Exercise details:
Give back exactly the lines from the start of the listing to the line containing "slot.material = material", inclusive, and nothing beyond them.

Rows from a 3D modeling dataset
--------------------------------------------------
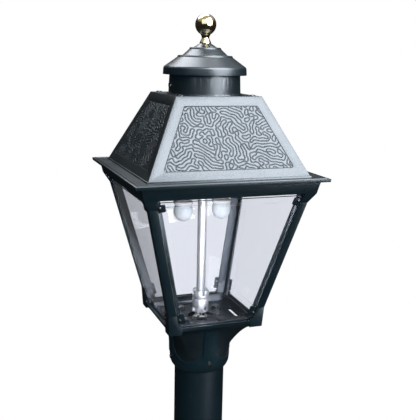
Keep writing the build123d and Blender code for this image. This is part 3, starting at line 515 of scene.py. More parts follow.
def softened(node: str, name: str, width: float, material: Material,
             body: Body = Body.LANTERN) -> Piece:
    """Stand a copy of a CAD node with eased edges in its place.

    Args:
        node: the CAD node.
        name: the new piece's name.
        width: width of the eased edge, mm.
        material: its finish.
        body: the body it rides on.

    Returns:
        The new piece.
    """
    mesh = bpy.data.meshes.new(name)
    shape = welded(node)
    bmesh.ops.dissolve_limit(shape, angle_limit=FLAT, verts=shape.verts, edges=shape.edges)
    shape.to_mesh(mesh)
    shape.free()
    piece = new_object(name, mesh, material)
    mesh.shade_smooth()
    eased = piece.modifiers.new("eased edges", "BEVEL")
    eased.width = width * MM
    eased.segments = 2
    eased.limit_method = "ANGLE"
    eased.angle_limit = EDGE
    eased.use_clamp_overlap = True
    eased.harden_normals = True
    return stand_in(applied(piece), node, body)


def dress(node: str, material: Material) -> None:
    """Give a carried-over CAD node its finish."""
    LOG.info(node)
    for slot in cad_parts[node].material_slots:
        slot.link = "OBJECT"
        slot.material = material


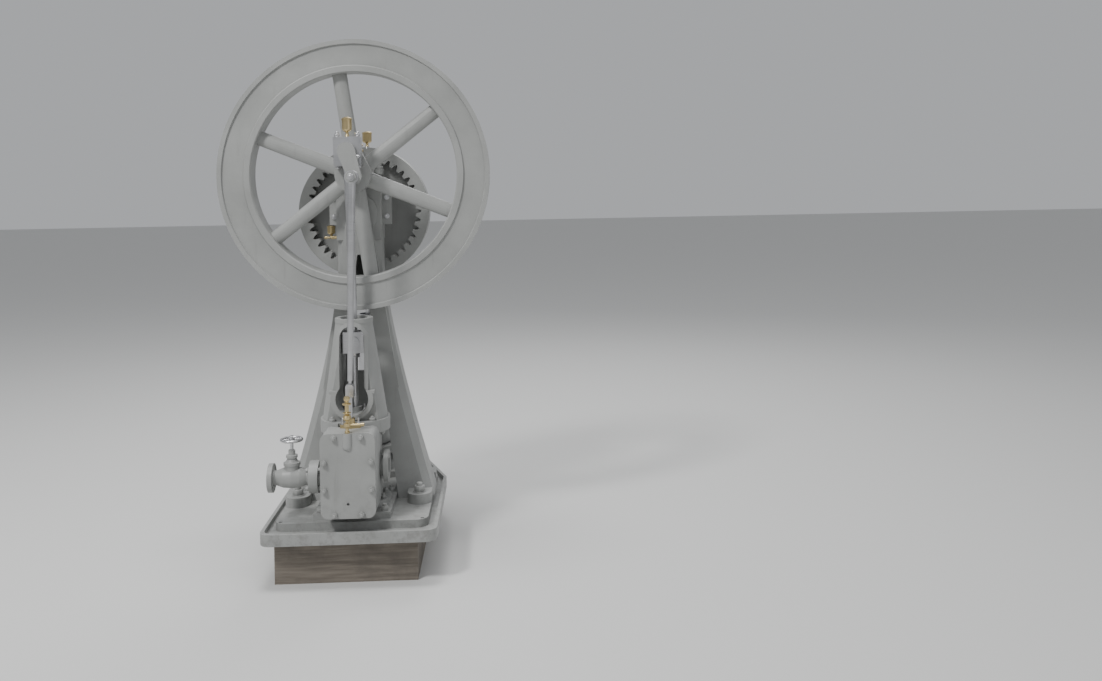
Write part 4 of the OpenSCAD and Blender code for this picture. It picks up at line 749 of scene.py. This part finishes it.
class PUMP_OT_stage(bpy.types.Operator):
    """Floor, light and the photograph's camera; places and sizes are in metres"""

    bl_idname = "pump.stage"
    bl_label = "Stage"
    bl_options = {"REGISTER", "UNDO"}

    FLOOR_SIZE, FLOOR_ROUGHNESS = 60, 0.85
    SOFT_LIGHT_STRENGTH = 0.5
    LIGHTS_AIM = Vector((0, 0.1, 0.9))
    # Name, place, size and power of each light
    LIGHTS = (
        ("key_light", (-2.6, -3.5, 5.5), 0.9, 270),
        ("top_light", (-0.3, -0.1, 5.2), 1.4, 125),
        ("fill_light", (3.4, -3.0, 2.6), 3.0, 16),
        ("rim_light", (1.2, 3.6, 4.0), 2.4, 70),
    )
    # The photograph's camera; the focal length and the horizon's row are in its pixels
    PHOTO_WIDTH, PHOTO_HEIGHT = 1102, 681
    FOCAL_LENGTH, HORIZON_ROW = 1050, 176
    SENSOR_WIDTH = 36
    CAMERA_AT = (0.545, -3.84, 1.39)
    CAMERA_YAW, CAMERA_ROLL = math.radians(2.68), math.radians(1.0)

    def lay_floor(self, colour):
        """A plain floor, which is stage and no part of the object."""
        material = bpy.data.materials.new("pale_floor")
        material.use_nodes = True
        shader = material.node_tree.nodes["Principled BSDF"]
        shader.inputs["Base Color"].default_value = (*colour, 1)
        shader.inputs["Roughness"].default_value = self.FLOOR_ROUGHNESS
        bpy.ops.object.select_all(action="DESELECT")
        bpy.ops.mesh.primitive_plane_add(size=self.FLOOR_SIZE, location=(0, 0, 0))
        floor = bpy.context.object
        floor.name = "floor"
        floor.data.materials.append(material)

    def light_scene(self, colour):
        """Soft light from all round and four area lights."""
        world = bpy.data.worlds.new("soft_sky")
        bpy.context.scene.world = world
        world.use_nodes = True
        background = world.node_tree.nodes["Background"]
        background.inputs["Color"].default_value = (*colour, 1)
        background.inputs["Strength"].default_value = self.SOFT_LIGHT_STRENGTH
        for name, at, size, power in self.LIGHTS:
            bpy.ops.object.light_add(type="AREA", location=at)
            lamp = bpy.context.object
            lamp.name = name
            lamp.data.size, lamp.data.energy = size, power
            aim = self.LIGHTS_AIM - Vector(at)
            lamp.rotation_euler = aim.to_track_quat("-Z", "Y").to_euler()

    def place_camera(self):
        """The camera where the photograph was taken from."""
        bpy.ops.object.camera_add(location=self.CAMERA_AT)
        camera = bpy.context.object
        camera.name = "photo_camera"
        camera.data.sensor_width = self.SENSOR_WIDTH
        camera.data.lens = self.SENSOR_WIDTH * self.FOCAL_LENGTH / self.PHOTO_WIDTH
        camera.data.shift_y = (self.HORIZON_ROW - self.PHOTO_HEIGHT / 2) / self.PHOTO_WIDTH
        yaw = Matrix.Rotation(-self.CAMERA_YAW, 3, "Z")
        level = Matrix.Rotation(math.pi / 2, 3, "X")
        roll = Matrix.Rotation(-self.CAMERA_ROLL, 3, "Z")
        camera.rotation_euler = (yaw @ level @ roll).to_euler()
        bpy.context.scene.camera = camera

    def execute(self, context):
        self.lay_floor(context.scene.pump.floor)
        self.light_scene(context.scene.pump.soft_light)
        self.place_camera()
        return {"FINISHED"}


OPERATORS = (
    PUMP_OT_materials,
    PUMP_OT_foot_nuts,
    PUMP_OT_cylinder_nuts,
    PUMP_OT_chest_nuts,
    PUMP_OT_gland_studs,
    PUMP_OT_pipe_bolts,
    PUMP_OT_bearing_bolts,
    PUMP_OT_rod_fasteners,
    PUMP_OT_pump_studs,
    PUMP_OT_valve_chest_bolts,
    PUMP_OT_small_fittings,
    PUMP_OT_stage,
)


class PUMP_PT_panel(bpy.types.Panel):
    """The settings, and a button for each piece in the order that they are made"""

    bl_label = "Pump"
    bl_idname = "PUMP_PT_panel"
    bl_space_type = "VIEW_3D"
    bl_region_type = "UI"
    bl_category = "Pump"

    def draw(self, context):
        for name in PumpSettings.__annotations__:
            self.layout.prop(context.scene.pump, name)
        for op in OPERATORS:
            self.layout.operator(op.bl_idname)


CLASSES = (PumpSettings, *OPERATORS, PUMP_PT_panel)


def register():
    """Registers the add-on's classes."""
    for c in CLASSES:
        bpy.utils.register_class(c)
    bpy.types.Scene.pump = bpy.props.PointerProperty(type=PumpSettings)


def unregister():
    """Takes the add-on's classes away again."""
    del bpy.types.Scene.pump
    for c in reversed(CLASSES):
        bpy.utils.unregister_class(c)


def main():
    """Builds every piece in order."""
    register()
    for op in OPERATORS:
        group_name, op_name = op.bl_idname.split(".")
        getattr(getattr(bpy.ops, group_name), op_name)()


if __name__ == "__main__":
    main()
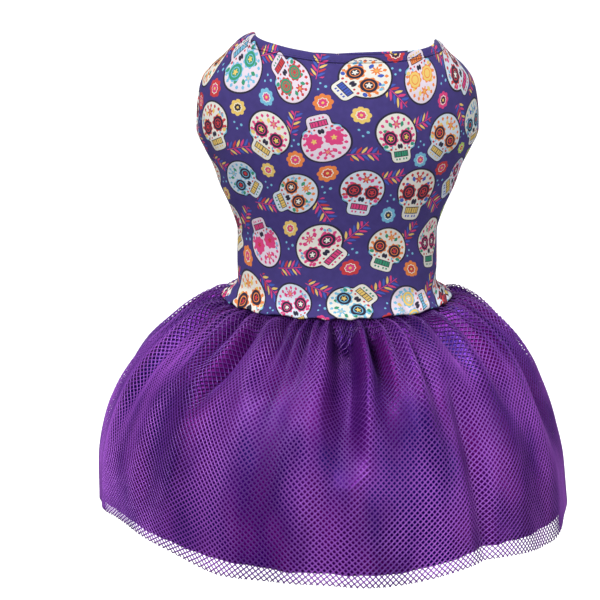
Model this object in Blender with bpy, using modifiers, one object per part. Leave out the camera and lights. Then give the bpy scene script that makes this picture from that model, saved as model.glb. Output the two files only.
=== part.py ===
--------------------------------------------------
Full response:
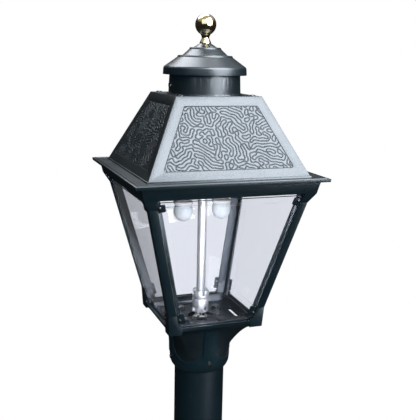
Keep writing the build123d and Blender code for this image. This is part 3, starting at line 515 of scene.py. More parts follow.
def softened(node: str, name: str, width: float, material: Material,
             body: Body = Body.LANTERN) -> Piece:
    """Stand a copy of a CAD node with eased edges in its place.

    Args:
        node: the CAD node.
        name: the new piece's name.
        width: width of the eased edge, mm.
        material: its finish.
        body: the body it rides on.

    Returns:
        The new piece.
    """
    mesh = bpy.data.meshes.new(name)
    shape = welded(node)
    bmesh.ops.dissolve_limit(shape, angle_limit=FLAT, verts=shape.verts, edges=shape.edges)
    shape.to_mesh(mesh)
    shape.free()
    piece = new_object(name, mesh, material)
    mesh.shade_smooth()
    eased = piece.modifiers.new("eased edges", "BEVEL")
    eased.width = width * MM
    eased.segments = 2
    eased.limit_method = "ANGLE"
    eased.angle_limit = EDGE
    eased.use_clamp_overlap = True
    eased.harden_normals = True
    return stand_in(applied(piece), node, body)


def dress(node: str, material: Material) -> None:
    """Give a carried-over CAD node its finish."""
    LOG.info(node)
    for slot in cad_parts[node].material_slots:
        slot.link = "OBJECT"
        slot.material = material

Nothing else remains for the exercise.